POUR LES MATEUSES
Au-delà des quelques noms connus (Cindy Sherman, Dorothea Lange, Diane Arbus, Sally Mann), combien de femmes photographes oubliées, discréditées, effacées au profit de leurs homologues masculins. Qui connaît la Britannique Yevonde Cumbers (1893-1975), alias « Madame Yevonde », pionnière de la couleur dans les années 1930 ? Qui a déjà entendu parler de la féministe norvégienne Solveig Lund (1868-1943) et de ses portraits de femmes en costumes traditionnels ? Par sa taille mais surtout par son ambition, cette Histoire mondiale des femmes photographes est un pavé jeté dans la mare de la photographie. Un véritable manifeste politique. Pour dresser cet inventaire de trois cents créatrices, sur une période allant de l’invention du médium jusqu’à l’aube du XXIe siècle, les historiennes de la photographie Luce Lebart et Marie Robert ont fait appel à près de cent soixante autrices du monde entier pour élargir le spectre de leurs recherches au-delà de l’Occident.

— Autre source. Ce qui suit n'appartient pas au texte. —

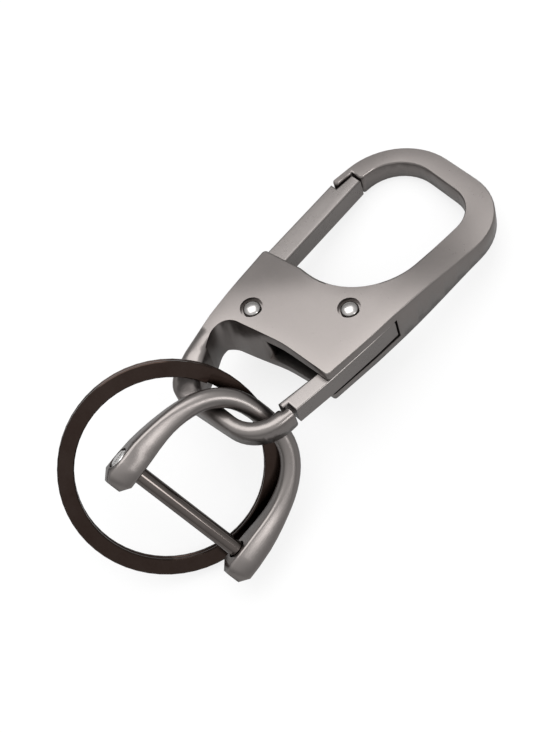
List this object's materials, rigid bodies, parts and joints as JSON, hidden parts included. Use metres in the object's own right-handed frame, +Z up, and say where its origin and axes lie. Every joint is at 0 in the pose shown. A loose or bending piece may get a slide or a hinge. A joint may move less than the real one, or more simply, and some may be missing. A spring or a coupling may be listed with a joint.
{
  "type": "detachable valet keychain",
  "caption": "Gunmetal double-ended clip whose spring gates hold a split ring and a D-shaped screw shackle, so one set of keys comes off.",
  "frame": {"origin": "on the table, under the middle of the whole keychain's bounding box", "axes": "+Z up from the table, +Y along the clip towards its hook, +X towards the clip's spine"},
  "size_m": [0.0424, 0.0972, 0.0269],
  "materials": {
    "gunmetal": "satin gunmetal plating",
    "rivet_chrome": "polished",
    "black_nickel": "glossy black nickel",
    "bar_nickel": "polished black nickel",
    "spring_steel": "drawn wire"
  },
  "bodies": {
    "root": {"hook_frame": "gunmetal", "upper_gate_rivet": "rivet_chrome", "lower_gate_rivet": "rivet_chrome", "upper_gate_spring": "spring_steel", "lower_gate_spring": "spring_steel"},
    "upper_gate": {"upper_gate": "gunmetal"},
    "lower_gate": {"lower_gate": "gunmetal"},
    "split_ring": {"split_ring": "black_nickel"},
    "shackle": {"shackle_bow": "gunmetal"},
    "screw_bar": {"shackle_screw_bar": "bar_nickel"}
  },
  "joints": [
    {"name": "upper_gate_hinge", "type": "hinge", "parent": "root", "child": "upper_gate", "pos_m": [-0.0103, 0.00137, 0.01148], "axis": [0.1902, -0.1851, -0.9641], "range_deg": [0, 26], "stiffness_Nm_per_rad": 0.02, "springref_deg": -17.19, "deforming": ["upper_gate_spring"]},
    {"name": "lower_gate_hinge", "type": "hinge", "parent": "root", "child": "lower_gate", "pos_m": [0.00344, 0.01297, 0.01197], "axis": [0.1902, -0.1851, -0.9641], "range_deg": [0, 17], "stiffness_Nm_per_rad": 0.02, "springref_deg": -17.19, "deforming": ["lower_gate_spring"]},
    {"name": "split_ring_swing", "type": "hinge", "parent": "root", "child": "split_ring", "pos_m": [-0.0039, -0.01635, 0.01609], "axis": [-0.377, 0.6173, -0.6905], "range_deg": [0, 25]},
    {"name": "shackle_swing", "type": "hinge", "parent": "root", "child": "shackle", "pos_m": [0.00217, -0.01575, 0.01723], "axis": [-0.6968, -0.0387, -0.7162], "range_deg": [0, 25]},
    {"name": "screw_bar_slide", "type": "slide", "parent": "shackle", "child": "screw_bar", "axis": [-0.774, -0.0842, 0.6275], "range_m": [0, 0.026]}
  ]
}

Au fil de ces courts portraits émaillés de superbes clichés, on découvre que l’appareil photo est un outil d’émancipation pour les femmes, qui leur permet d’obtenir une autonomie financière et d’influer sur le cours du monde. Armée de son Kodak, l’Anglaise Alice Seeley Harris (1870-1970) a ainsi dénoncé les atrocités commises sur le peuple congolais. Le premier lanceur d’alerte de l’histoire contemporaine était donc une femme photographe.
Une histoire mondiale des femmes photographes, sous la direction de Luce Lebart et Marie Robert. Éd. Textuel, 504 pages, 69 euros.